[solved] Problem sorting dictionary file
#1
I'm trying to sort a huge (2gb) dictionary file.

I tried the hashcat tools, but had zero result.
With gnuwin utils, I tried sort.exe, gsort.exe, cat.exe

Code:
cat 20_04found.dic | sort | uniq > 20_04founduniq.dic
sort 20_04found.txt | uniq > 20_04foundu.txt
gsort 20_04found.txt | uniq -u >20_04foundu.txt

They all stopped after 163mb from a 2GB file.
I changed the file encoding to utf8, to ascii,and windows ...
but it didn't help.

How can I prevent the sorting process to stop at certain characters?
Or is there a good alternative working on windows 64bit

Thank you for replying
#2
it sounds like you are hitting and EOF character but i could be wrong.
#3
how much free disk space do you have?
#4
First of all, thank you for your help!

Code:
it sounds like you are hitting and EOF character
If this is the reason, how can I remove these 'End Of File' characters or keyboard characters when they are not read? How can I recognise them?

Code:
how much free disk space do you have?
I have 16Gb Ram, but a primary drive (C) of only 128Gb (SD) with 22Gb free space and a second drive of 1Tb split in two (200=D with 130Gb free, 800=E with 250Gb free space)
#5
Somebody usually suggests ULM at this point.
http://unifiedlm.com/
#6
Thanks for solving my problem "Kgx Pnqvhm".
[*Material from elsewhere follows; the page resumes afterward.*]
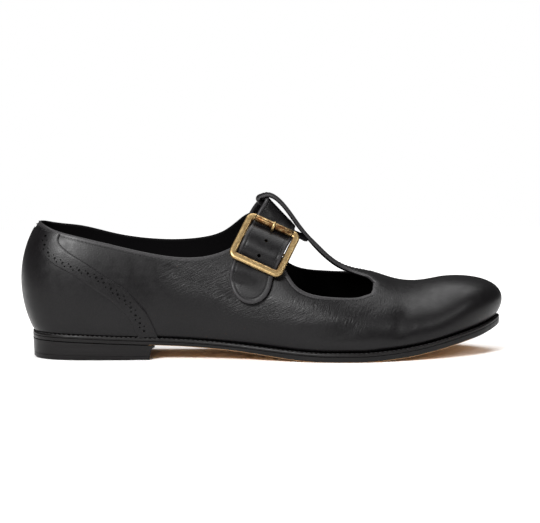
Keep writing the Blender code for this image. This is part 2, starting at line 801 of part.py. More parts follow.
def strap_line():
    """Cubic curve along the strap's middle, with its normals: inner quarter, bar, buckle, free end."""
    places = []
    for turn, along, lift in STRAP_INSIDE:
        places.append(over_last(turn, along, lift * STRAP))
    knots, _ = bar_line()
    where = np.linspace(knots[1], knots[-1], 400)
    centre, _, _ = bar_at(where)
    crossing = int(np.argmax(centre[:, 0] < BAR_CROSSING * LENGTH))
    reach = BAR_GRIP * STRAP_WIDTH / 2
    under, _, outward = bar_at(where[crossing] + reach * np.array([-1, 1]))
    under = under - outward * (WALL + 3.4 * GAP)
    chord = under[1] - under[0]
    facing = np.array((chord[2], 0, -chord[0])) / math.hypot(chord[0], chord[2])
    for share in (0.9, 0.0, -0.9):
        below = STRAP / 2 + BAR_CROWN * share**2
        across = np.array((0, share * BAR_HALF_WIDTH, 0))
        places.append((under.mean(axis=0) + across - facing * below, facing))
    _, _, _, out = buckle_axes()
    dive = ROLLER_UP - FRAME_BAR / 2 - GAP
    for up in (ROLLER_UP, 0.55 * dive, 0.0, -0.55 * dive, -dive, -ROLLER_UP - FRAME_BAR / 2):
        bulge = np.clip(1 - (up / (ROLLER_UP if up > 0 else dive)) ** 2, 0, 1)
        ends = STRAP_UNDER_ROLLER if up > 0 else STRAP_UNDER_FRAME
        lift = ends + (STRAP_OVER_BAR - ends) * bulge
        places.append((from_buckle(0.0, up, lift), out))
    for turn, along, lift in STRAP_END:
        places.append(over_last(turn, along, lift * STRAP))
    points = np.array([place for place, _ in places])
    normals = np.array([normal for _, normal in places])
    knots = np.concatenate([[0], np.cumsum(np.linalg.norm(np.diff(points, axis=0), axis=1))])
    return knots, cubic(knots, points), cubic(knots, normals)


def strap_axes(where):
    """Place, direction, normal and across direction of the strap at distances along it."""
    _, line, turns = strap_line()
    step = 0.1 * MM
    way = line(where + step) - line(where - step)
    way /= np.linalg.norm(way, axis=-1)[..., None]
    normal = turns(where)
    normal = normal - way * (normal * way).sum(-1)[..., None]
    normal /= np.linalg.norm(normal, axis=-1)[..., None]
    return line(where), way, normal, np.cross(way, normal)


def strap_half_width(where, end):
    """Half the strap's width, which rounds off towards its free end."""
    left = np.clip((TIP_ROUND - (end - where)) / TIP_ROUND, 0, 1)
    return STRAP_WIDTH / 2 * np.sqrt(1 - left**2)


def make_strap():
    knots, _, _ = strap_line()
    end = knots[-1]
    straight = np.linspace(0, end - TIP_ROUND, 34)
    tip = end - TIP_ROUND * (1 - np.sin(np.linspace(0, 0.47 * math.pi, 7)))[1:]
    where = np.concatenate([straight, tip])
    place, _, normal, across = strap_axes(where)
    half = strap_half_width(where, end)
    edge = np.minimum(STRAP_EDGE, half * 0.5)
    flat = half - edge
    zero = np.zeros_like(half)
    section = [
        (half, 0), (flat, 0.5), (zero, 0.5), (-flat, 0.5),
        (-half, 0), (-flat, -0.5), (zero, -0.5), (flat, -0.5),
    ]
    rows = [place + across * wide[:, None] + normal * high * STRAP for wide, high in section]
    grid = np.stack(rows, axis=1)
    faces = grid_faces(len(where), len(section), closed=True)
    first = list(range(len(section)))
    faces.append([v + (len(where) - 1) * len(section) for v in first])
    faces.append(first[::-1])
    return make("instep_strap", grid.reshape(-1, 3), faces, BLACK, 0.35)


def tube(name, points, radius, colour, roughness, metallic, sides=10):
    """Round rod along a line of points, with flat ends."""
    points = np.asarray(points, float)
    way = np.gradient(points, axis=0)
    way /= np.linalg.norm(way, axis=1)[:, None]
    _, x, _, _ = buckle_axes()
    across = x - way * (way @ x)[:, None]
    across /= np.linalg.norm(across, axis=1)[:, None]
    other = np.cross(way, across)
    angle = np.arange(sides) * 2 * math.pi / sides
    radius = np.broadcast_to(radius, len(points))[:, None, None]
    ring_points = across[:, None] * np.cos(angle)[:, None] + other[:, None] * np.sin(angle)[:, None]
    grid = points[:, None] + ring_points * radius
    faces = grid_faces(len(points), sides, closed=True)
    faces.append([v + (len(points) - 1) * sides for v in range(sides)])
    faces.append(list(range(sides))[::-1])
    return make(name, grid.reshape(-1, 3), faces, colour, roughness, metallic)


def rod_across(name, up, out, radius, half_length, sides=16):
    """Round rod across the strap, in the buckle's own axes."""
    _, x, y, z = buckle_axes()
    angle = np.arange(sides) * 2 * math.pi / sides
    grid = [from_buckle(end, up + radius * np.cos(angle), out + radius * np.sin(angle))
            for end in (-half_length, half_length)]
    faces = grid_faces(2, sides, closed=True)
    faces.append(list(range(sides))[::-1])
    faces.append([v + sides for v in range(sides)])
    return make(name, np.concatenate(grid), faces, BRASS, 0.35, 1.0)


def sleeve(name, up, out, radii, half_length, sides=16):
    """Open tube across the strap, in the buckle's own axes."""
    angle = np.arange(sides) * 2 * math.pi / sides
    rings = []
    for radius, end in ((radii[0], -1), (radii[0], 1), (radii[1], 1), (radii[1], -1)):
        ups, outs = up + radius * np.cos(angle), out + radius * np.sin(angle)
        rings.append(from_buckle(end * half_length, ups, outs))
    faces = [[v % (4 * sides) for v in face] for face in grid_faces(5, sides, closed=True)]
    return make(name, np.concatenate(rings), faces, BRASS, 0.35, 1.0)


def make_frame():
    """Rectangular frame with round corners: a bevelled bar that is thin and round inside the roller."""
    wide = (FRAME_WIDTH - FRAME_BAR) / 2
    high = (FRAME_LENGTH - FRAME_BAR) / 2
    radius = FRAME_CORNER - FRAME_BAR / 2
    turns = np.linspace(0, math.pi / 2, 5)
    path = []
    for corner in range(4):
        angle = turns + corner * math.pi / 2
        x = (wide - radius) * (1 if corner in (0, 3) else -1)
        y = (high - radius) * (1 if corner in (0, 1) else -1)
        ways = [(math.cos(a), math.sin(a)) for a in angle]
        path += [(x + radius * c, y + radius * s, c, s, 1) for c, s in ways]
        if corner == 0:
            ends = ROLLER_LENGTH / 2 + 2 * GAP
            path += [(ends, high, 0, 1, 1), (ends, high, 0, 1, 0)]
            path += [(-ends, high, 0, 1, 0), (-ends, high, 0, 1, 1)]
    bevel = 0.7 * MM
    half, thick = FRAME_BAR / 2, FRAME_THICKNESS / 2
    full = [(half, -thick + bevel), (half, thick - bevel), (half - bevel, thick), (-half + bevel, thick),
            (-half, thick - bevel), (-half, -thick + bevel),
            (-half + bevel, -thick), (half - bevel, -thick)]
    turn = (np.arange(8) - 0.5) * math.pi / 4
    thin = [(ROLLER_BAR_RADIUS * math.cos(a), ROLLER_BAR_RADIUS * math.sin(a)) for a in turn]
    points = []
    for x, y, out_x, out_y, size in path:
        for reach, lift in full if size else thin:
            points.append(from_buckle(x + out_x * reach, y + out_y * reach, lift))
    count = len(points)
    faces = [[v % count for v in face] for face in grid_faces(len(path) + 1, 8, closed=True)]
    frame = make("buckle_frame", points, faces, BRASS, 0.35, 1.0)
    bar = rod_across("centre_bar", 0.0, -CENTRE_BAR_DROP, CENTRE_BAR_RADIUS, wide)
    cut_with(frame, bar, "UNION")
    return frame


def prong_line():
    """Line of the prong from its eye on the centre bar, up through the strap and over the roller."""
    around = PRONG_RADIUS + ROLLER_RADIUS + 1.2 * GAP
    eye = CENTRE_BAR_RADIUS + GAP + CHAPE / 2
    low = STRAP_UNDER_ROLLER + 1.4 * STRAP / 2
    route = [(eye, -CENTRE_BAR_DROP), (0.3 * ROLLER_UP, low + 0.2 * STRAP), (0.55 * ROLLER_UP, low)]
    route.append((0.70 * ROLLER_UP, low + 0.15 * STRAP))
    for degrees in (185, 160, 135, 110, 85, 65):
        angle = math.radians(degrees)
        route.append((ROLLER_UP + around * math.cos(angle), around * math.sin(angle)))
    route = np.array(route)
    knots = np.concatenate([[0], np.cumsum(np.linalg.norm(np.diff(route, axis=0), axis=1))])
    fine = cubic(knots, route)(np.linspace(0, knots[-1], 22))
    return from_buckle(np.zeros(len(fine)), fine[:, 0], fine[:, 1])


def make_prong():
    eye = sleeve(
        "buckle_prong", 0.0, -CENTRE_BAR_DROP,
        (CENTRE_BAR_RADIUS + GAP + CHAPE, CENTRE_BAR_RADIUS + GAP), PRONG_RADIUS * 1.4,
    )
    line = prong_line()
    last_rows = (0, len(line) - 3, len(line) - 1)
    radius = PRONG_RADIUS * np.interp(np.arange(len(line)), last_rows, (0.9, 1, 0.55))
    rod = tube("prong_rod", line, radius, BRASS, 0.35, 1.0)
    cut_with(eye, rod, "UNION")
    return eye


def make_tab():
    """Leather tab that wraps the centre bar, with a slot for the prong."""
    outer = CENTRE_BAR_RADIUS + GAP + CHAPE
    inner = CENTRE_BAR_RADIUS + GAP
    angles = np.radians(np.linspace(-90, 90, 9))
    outline = [(outer * math.cos(a), -CENTRE_BAR_DROP + outer * math.sin(a)) for a in angles]
    floor = -CENTRE_BAR_DROP - outer
    outline += [(-CHAPE_LENGTH, floor + 2 * CHAPE), (-CHAPE_LENGTH, floor)]
    outline = np.array(outline)
    grid = [from_buckle(end * CHAPE_WIDTH / 2, outline[:, 0], outline[:, 1]) for end in (-1, 1)]
    count = len(outline)
    faces = grid_faces(2, count, closed=True)
    faces.append(list(range(count))[::-1])
    faces.append([v + count for v in range(count)])
    tab = make("buckle_tab", np.concatenate(grid), faces, BLACK, 0.5)
    cut_with(tab, rod_across("tab_bore", 0.0, -CENTRE_BAR_DROP, inner, CHAPE_WIDTH))
    corners = [(x, y, z) for z in (-1, 1) for x, y in ((-1, -0.6), (1, -0.6), (1, 1), (-1, 1))]
    down = -CENTRE_BAR_DROP
    box = [from_buckle(x * CHAPE_SLOT / 2, y * 2.5 * outer, down + z * 2 * outer) for x, y, z in corners]
    sides = [(0, 1, 2, 3), (4, 5, 6, 7), (0, 1, 5, 4), (1, 2, 6, 5), (2, 3, 7, 6), (3, 0, 4, 7)]
    cut_with(tab, make("tab_slot", box, sides, BLACK, 0.5))
    return tab


def cut_strap_holes(strap):
    """Hole that the prong stands in, and the spare ones at an even pitch below it."""
    route = prong_line()
    through_strap = route[6:17]
    cut_with(strap, tube("prong_hole", through_strap, PRONG_HOLE_RADIUS, BLACK, 0.5, 0.0))
    knots, line, _ = strap_line()
    where = np.linspace(0, knots[-1], 2000)
    nearest = np.linalg.norm(line(where) - from_buckle(0.0, PRONG_HOLE_UP, 0.0), axis=1).argmin()
    for number in (1, 2):
        place, _, normal, _ = strap_axes(where[nearest] + number * STRAP_HOLE_PITCH)
        ends = [place - normal * STRAP, place + normal * STRAP]
        cut_with(strap, tube(f"spare_hole_{number}", ends, STRAP_HOLE_RADIUS, BLACK, 0.5, 0.0))


def main():
    for obj in list(bpy.data.objects):
        bpy.data.objects.remove(obj, do_unlink=True)
    make_outsole()
    make_heel()
    make_welt()
    make_insole()
    make_upper()
    make_counter()
    cut_strap_holes(make_strap())
    make_frame()
    sleeve("buckle_roller", ROLLER_UP, 0.0, (ROLLER_RADIUS, ROLLER_BORE), ROLLER_LENGTH / 2)
    make_prong()
    make_tab()


main()
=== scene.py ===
"""Right shoe with an instep bar and a buckled cross strap: leather, stitching and brass around its frame.

Run as a script in Blender. +X is the toe, +Y the inner side of the foot and +Z up, in metres, and the
origin is on the floor under the heel. Every leather piece is worked out from one last, a closed form
whose profile lines run from the feather line, where wall and sole meet, up to the ridge of the instep.
"""

import math

import bmesh
import bpy
import numpy as np
from bpy.props import FloatProperty, FloatVectorProperty, PointerProperty
from bpy.types import Operator, Panel, PropertyGroup
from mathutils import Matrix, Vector


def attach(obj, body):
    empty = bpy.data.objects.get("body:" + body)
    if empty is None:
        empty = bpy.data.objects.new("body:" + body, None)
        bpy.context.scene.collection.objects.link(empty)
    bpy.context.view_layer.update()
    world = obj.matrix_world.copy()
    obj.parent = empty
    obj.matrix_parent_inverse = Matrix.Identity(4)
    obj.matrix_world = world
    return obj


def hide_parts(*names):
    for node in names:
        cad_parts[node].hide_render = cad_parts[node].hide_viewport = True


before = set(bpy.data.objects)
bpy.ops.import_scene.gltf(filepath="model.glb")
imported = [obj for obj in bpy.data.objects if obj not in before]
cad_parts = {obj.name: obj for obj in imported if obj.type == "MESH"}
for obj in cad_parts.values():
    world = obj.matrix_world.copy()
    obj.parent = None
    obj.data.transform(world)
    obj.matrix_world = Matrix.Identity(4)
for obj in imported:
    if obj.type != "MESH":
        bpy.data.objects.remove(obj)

bl_info = {
    "name": "Instep bar shoe",
    "version": (1, 0, 0),
    "blender": (4, 5, 0),
    "location": "3D View > Sidebar > Shoe",
    "description": "Leather, stitching and brass of a right shoe with an instep bar",
    "category": "Add Mesh",
}


MM = 0.001

# Driving sizes
LENGTH = 263 * MM  # back of the heel to the front of the feather line at the toe
BALL_WIDTH = 80.5 * MM  # feather line to feather line across the ball
UPPER_HEIGHT = 60 * MM  # heel seat to the topline at the back
HEEL_RISE = 9.7 * MM  # how much higher the feather line is at the back than at the ball
TOE_SPRING = 14.7 * MM  # how much higher it is at the tip of the toe
ORIGIN_BACK = 38 * MM  # back of the heel to the origin

WALL = 1.8 * MM  # upper leather with its lining
GAP = 0.3 * MM  # left between pieces that meet
OUTSOLE = 3.0 * MM
WAIST_OUTSOLE = 1.9 * MM  # the outsole is thinner from the waist back
WELT = 1.5 * MM
WELT_WIDTH = 9 * MM
WELT_MARGIN = 2.5 * MM  # sole beyond the feather line at the forefoot
HEEL_MARGIN = 1.2 * MM  # sole beyond the feather line at waist and heel
INSOLE = 2.2 * MM  # above the feather line

HEEL_BREAST = 70 * MM  # back of the heel to the front of its tread
BREAST_FLARE = 2.5 * MM  # the breast curves forward this much at its top
BREAST_FILLET = 5 * MM  # height of that curve
HEEL_TAPER = 0.6 * MM  # the heel's sides come in this much at the tread

BAR_HALF_WIDTH = 7 * MM
BAR_WALL = 2.6 * MM  # the bar is thicker than the rest of the upper
BAR_CROWN = 0.9 * MM
BAR_FADE = 12 * MM  # along the bar, from the foot's own section to an even one
BAR_START = 0.654  # share of LENGTH where the bar leaves the last

STRAP_WIDTH = 23.4 * MM
STRAP = 2.0 * MM
STRAP_HOLE_RADIUS = 1.0 * MM
PRONG_HOLE_RADIUS = 1.3 * MM
STRAP_HOLE_PITCH = 8.6 * MM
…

ULM could handle my 2gb file.
I downloaded the latest version of sort64.exe (15.2.2014) from the CLi-package on unifiedlm, which handled the task ....
It also managed to remove the duplicates

Code:
Sort64.exe -i file_in -u -o file_out

Finaly a nice cleaned dic.

Thank you
#7
(04-21-2014, 02:42 AM)tibit Wrote: Finaly a nice cleaned dic.

Thank you

you might want to re word that lol